Back to the “divine oikonomia”
All this must be seen within the scope of “divine training” or “divine oikonomia”—the concept of church order as household management (1 Tim. 1:4), as explained in lesson 3. One charge the author levels against his “lawless” opponents in 1:9 is disobedience (anupotaktos in Greek). It can also be rendered “unruly,” “insubordinate,” or “rebellious.” Huizenga notes that the Greek verb for the opposite of disobedience is upotasso, meaning “I submit to” or “I am subordinate to” (Wisdom Commentary p. 5). We will find this verb in later chapters of both 1 Timothy and Titus.
The metaphor of the church as a Roman household will pervade 1 Timothy. Major questions will be: how closely does this description of church organization conform to Roman ideals of household management? Or, is the hierarchical aspect blunted by the stated aim in 1:5 of “love that comes from a pure heart, a good conscience, and sincere faith”? How should we interpret and apply this message for our churches today?
Questions for discussion or reflection
- We hear only one side of this church fight. Do you think the author exaggerates the sins of his opponents for polemical effort, or not?
- Issues of lying, perjury, fornication (extra-marital sex), and sex slavery (1 Tim. 1:10) are much in our news today. What attitude should American churches and Christians take toward political and religious leaders who break such moral and judicial laws?
Fiore, Benjamin, S. J. The Pastoral Epistles.
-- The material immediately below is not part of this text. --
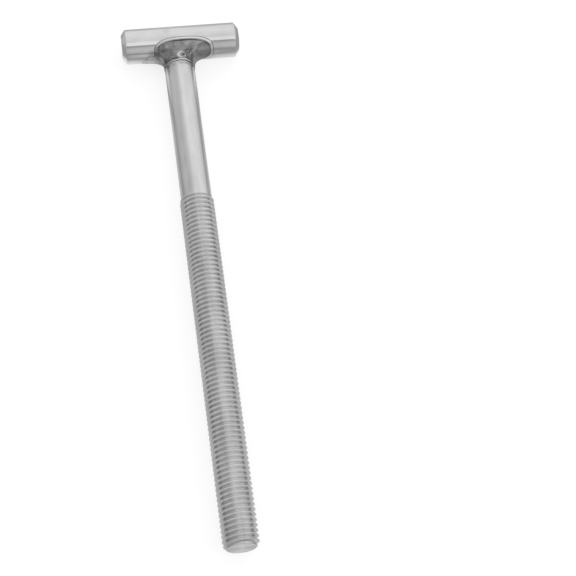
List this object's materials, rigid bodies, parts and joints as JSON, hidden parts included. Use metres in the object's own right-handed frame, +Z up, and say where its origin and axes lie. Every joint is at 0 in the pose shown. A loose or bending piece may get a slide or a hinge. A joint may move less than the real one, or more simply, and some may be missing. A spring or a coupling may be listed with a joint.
{
  "type": "welded t bolt",
  "caption": "Long T-bolt: a round cross bar fillet-welded across the head end of a shank that is plain near the head and threaded to a chamfered tip.",
  "frame": {"origin": "where the shank's axis meets the cross bar's axis", "axes": "the shank runs along -Y to its threaded tip, the cross bar runs along X, and +Z is up as the bolt lies"},
  "size_m": [0.043, 0.2, 0.0126],
  "materials": {
    "shank_steel": "bright drawn plain length and rolled thread",
    "bar_steel": "satin, drawn along the bar",
    "weld_metal": "dull grey, rippled, as welded"
  },
  "bodies": {
    "root": {"threaded_shank": "shank_steel", "cross_bar": "bar_steel", "fillet_weld": "weld_metal"}
  },
  "joints": []
}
Sacra Pagina Series, Vol. 12. Collegeville, MN: Liturgical Press, 2007.
Frederickson, David. “Natural and Unnatural Use in Romans 1:24-27: Paul and the Philosophic Critique of Eros,” in Homosexuality, Science, and the “Plain Sense” of Scripture, edited by David L. Balch (Eerdmans, 2000, pp. 197-222).
Huizenga, Annette. 1-2 Timothy Titus. Wisdom Commentary, Vol. 53. Collegeville, MN: Liturgical Press, 2016.
Johnson, William Stacy. A Time to Embrace: Same-Gender Relationships in Religion, Law, and Politics. Grand Rapids, MI: William B. Eerdmans Publishing Company, 2006.
Zehr, Paul M. 1 & 2 Timothy Titus. Believers Church Bible Commentary. Scottdale, PA: Herald Press, 2010.